Wine is an interesting commodity. There are few other "stocks" that can provoke passion. Certainly there are none that can get you drunk. You can maybe compare fine wine with vintage cars but I think that's about it. People like to compare wine with art but the problem with art is that it's so difficult to qualify: you need some bloke in a museum or a gallery to confirm that your painting is actually any good and, even if it is, what is the difference between the real thing and a copy? Fake wine, loved by the press, is (a) pretty thin on the ground and (b) vastly different from that which it tries to replicate.
It's not just an interesting commodity, it's also a relatively easy and interesting one to research. You need a subscription to Robert Parker's Wine Advocate and a subscription to wine-searcher. The advanced may also look at Liv-Ex. What soon will become clear is that the overwhelming trend of the prices of the top ten or so chateaux of Bordeaux is up. That's what wine prices do over the long term.
As mentioned previously, wine investment isn't really investment: it's speculation, it's hoarding. What you're essentially doing is financing stock: looking after it until it's ready. Is this ethical?

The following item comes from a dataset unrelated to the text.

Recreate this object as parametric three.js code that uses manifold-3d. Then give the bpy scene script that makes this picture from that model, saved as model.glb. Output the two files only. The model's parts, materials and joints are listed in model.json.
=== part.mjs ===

I used to wonder about this but a recent answer to that question has set me straight. I quote: "you don't need to worry about the ethics of fine wine investment, as this is the realm of the super-rich. You could claim that it was immoral to speculate on the price of wheat as it is an essential foodstuff, but first growth clarets are only affordable to a global elite, and the release prices of the chateaux themselves have made them so (look at 2005 release prices). Speculators are merely reacting to what the producers themselves have been encouraging".

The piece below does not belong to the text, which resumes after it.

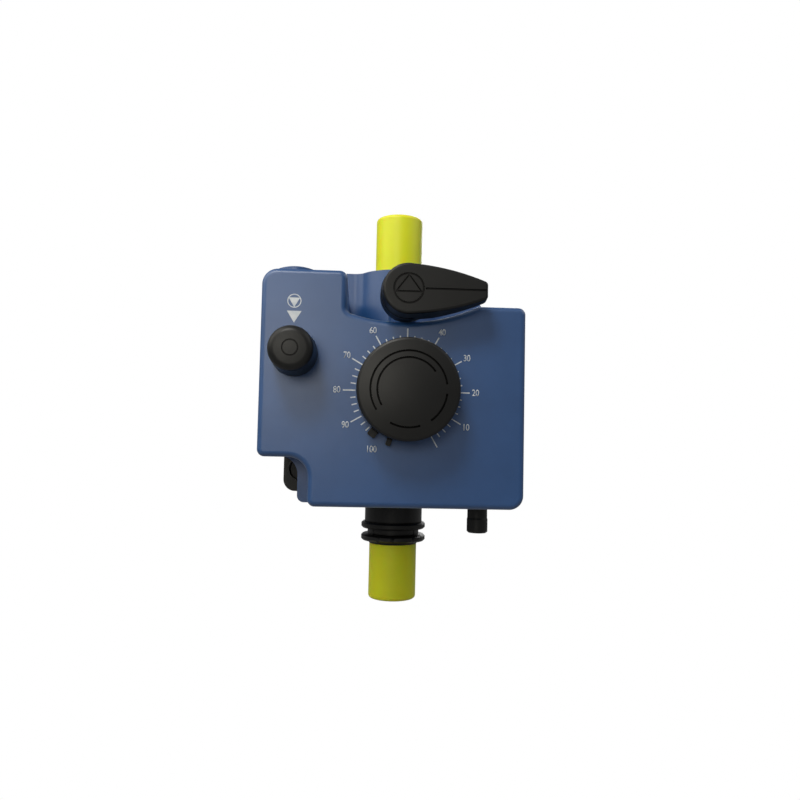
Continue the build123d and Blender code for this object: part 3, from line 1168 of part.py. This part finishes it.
# ---------------------------------------------------------------- signal connector
SOCKET_RADIUS = 5.5
CONNECTOR_CAP_RADIUS = 6.7
CONNECTOR_TOP_Z = 13.0 - HALF_HEIGHT
CONNECTOR_FACE_Z = -HALF_HEIGHT - 1.4
connector_axis = at(CONNECTOR_DEPTH, CONNECTOR_X)
with BuildPart() as connector_socket:
    turned(
        [
            (0, CONNECTOR_TOP_Z),
            (6, CONNECTOR_TOP_Z),
            (6, CONNECTOR_FACE_Z + 1.4),
            (CONNECTOR_CAP_RADIUS, CONNECTOR_FACE_Z + 1.4),
            (CONNECTOR_CAP_RADIUS, CONNECTOR_FACE_Z),
            (SOCKET_RADIUS, CONNECTOR_FACE_Z),
            (SOCKET_RADIUS, CONNECTOR_FACE_Z - 11),
            (4.2, CONNECTOR_FACE_Z - 11),
            (4.2, CONNECTOR_FACE_Z - 3),
            (0, CONNECTOR_FACE_Z - 3),
        ],
        connector_axis,
        UP,
    )
    with BuildSketch(Plane(origin=at(CONNECTOR_DEPTH, CONNECTOR_X, WALL - HALF_HEIGHT))) as nut:
        RegularPolygon(8.6, 6)
    extrude(nut.sketch, amount=4)
    for x, y in [(2, 2), (-2, 2), (2, -2), (-2, -2)]:
        pin_foot = at(CONNECTOR_DEPTH + y, CONNECTOR_X + x)
        turned(ring(0, 0.6, CONNECTOR_FACE_Z - 9.5, CONNECTOR_FACE_Z - 2), pin_foot, UP)
finish(connector_socket, "connector_socket")

with BuildPart() as connector_cap:
    cap_top_z = CONNECTOR_FACE_Z - CAP_GAP
    cap_foot_z = CONNECTOR_FACE_Z - 19.2
    band_top_z = cap_foot_z + 10
    turned(
        [
            (SOCKET_RADIUS + RUN, cap_top_z),
            (CONNECTOR_CAP_RADIUS, cap_top_z),
            (CONNECTOR_CAP_RADIUS, band_top_z),
            (CONNECTOR_CAP_RADIUS + 0.3, band_top_z - 1),
            (CONNECTOR_CAP_RADIUS + 0.3, cap_foot_z + 1),
            (CONNECTOR_CAP_RADIUS - 0.7, cap_foot_z),
            (0, cap_foot_z),
            (0, CONNECTOR_FACE_Z - 12),
            (SOCKET_RADIUS + RUN, CONNECTOR_FACE_Z - 12),
        ],
        connector_axis,
        UP,
    )
finish(connector_cap, "connector_cap")
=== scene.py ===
# %% [markdown]
# # A diaphragm metering pump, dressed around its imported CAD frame
#
# The CAD model already has the pump's true shapes: the housing, the controls, the ports and the
# drive inside. Blender adds what a plain solid lacks: the plastics and metals, the printed dial
# scale, and the threads of the ports. The shapes could be modelled again here, but then the two
# models would drift apart, so the CAD pieces are loaded and stay where they are. Everything is in
# metres, in the CAD model's own frame: +Z is up, the front face looks along -Y, and the wall is
# the plane y = 0.

import json
from math import cos, radians, sin

import bpy
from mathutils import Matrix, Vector

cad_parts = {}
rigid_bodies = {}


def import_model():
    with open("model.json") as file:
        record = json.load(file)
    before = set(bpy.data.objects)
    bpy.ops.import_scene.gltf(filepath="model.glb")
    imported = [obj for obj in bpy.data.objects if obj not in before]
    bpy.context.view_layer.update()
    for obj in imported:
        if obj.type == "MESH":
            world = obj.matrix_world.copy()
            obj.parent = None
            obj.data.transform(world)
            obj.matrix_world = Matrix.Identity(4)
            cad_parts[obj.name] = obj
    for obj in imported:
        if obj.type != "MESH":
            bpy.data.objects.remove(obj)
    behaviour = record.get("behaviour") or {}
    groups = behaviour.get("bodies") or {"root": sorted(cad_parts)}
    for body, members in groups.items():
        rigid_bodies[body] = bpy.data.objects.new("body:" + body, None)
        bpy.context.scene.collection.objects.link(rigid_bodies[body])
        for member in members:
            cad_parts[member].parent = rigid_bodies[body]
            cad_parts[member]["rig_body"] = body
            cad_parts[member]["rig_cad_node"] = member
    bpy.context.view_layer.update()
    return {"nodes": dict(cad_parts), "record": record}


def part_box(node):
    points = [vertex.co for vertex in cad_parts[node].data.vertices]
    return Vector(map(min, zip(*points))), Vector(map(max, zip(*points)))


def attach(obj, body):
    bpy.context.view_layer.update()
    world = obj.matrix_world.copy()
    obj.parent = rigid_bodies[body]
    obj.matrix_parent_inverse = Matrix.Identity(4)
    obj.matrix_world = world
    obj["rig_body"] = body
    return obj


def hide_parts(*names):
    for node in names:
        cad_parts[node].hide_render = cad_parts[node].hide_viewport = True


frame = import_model()
nodes = frame["nodes"]

# %% Places that the prints and threads are set out from
MM = 0.001
FACE_Y = -140 * MM  # the front face
DIAL = Vector((8, -140, -1.4)) * MM  # where the dial's axis meets the front face
PORTS = Vector((7, -30, 0)) * MM  # the upright axis of both ports
print("dial at:", tuple(DIAL), "ports at:", tuple(PORTS))


# %% [markdown]
# ## Helpers
#
# Every new piece goes through the same few steps: it is selected alone, shaped, brought to rest at
# the origin, and given its name and finish. An operator acts on everything that is selected, and
# the loaded CAD nodes are selected. The steps could be written out each time, but a selection that
# is forgotten once would change the CAD nodes too, so the helpers always select first.


# %% Helpers for selecting and settling
def select_only(*pieces):
    """Only these objects are selected, and the last one is active."""
    bpy.ops.object.select_all(action="DESELECT")
    for piece in pieces:
        piece.select_set(True)
    bpy.context.view_layer.objects.active = pieces[-1]


def settle(piece):
    """Moves a piece's place, turn and size into its mesh, so that its object sits at the origin."""
    select_only(piece)
    bpy.ops.object.transform_apply(location=True, rotation=True, scale=True)
    return piece


def join(pieces, name):
    """Joins pieces into one mesh."""
    select_only(*pieces)
    bpy.ops.object.join()
    joined = bpy.context.object
    joined.name = name
    joined.data.name = name
    return settle(joined)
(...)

This partly explains the shadenfreude of the "traditional wine enthusiast" when prices drop (rare, but they do once a decade or so) and the speculators lose out. It's a class, or a wealth thing. A chippy thing. A bit like gloating at the chap whose Ferrari has conked out as you roll by in the Clio that you hate.
Jesus said: "the poor are ever with us". He was right, but we can work on it. The rich are ever with us too. And their demand for the best pays my wages and that of many others that I know. Is it their fault that I can't afford Lafite? Nope. It's the way of the world. Get over it.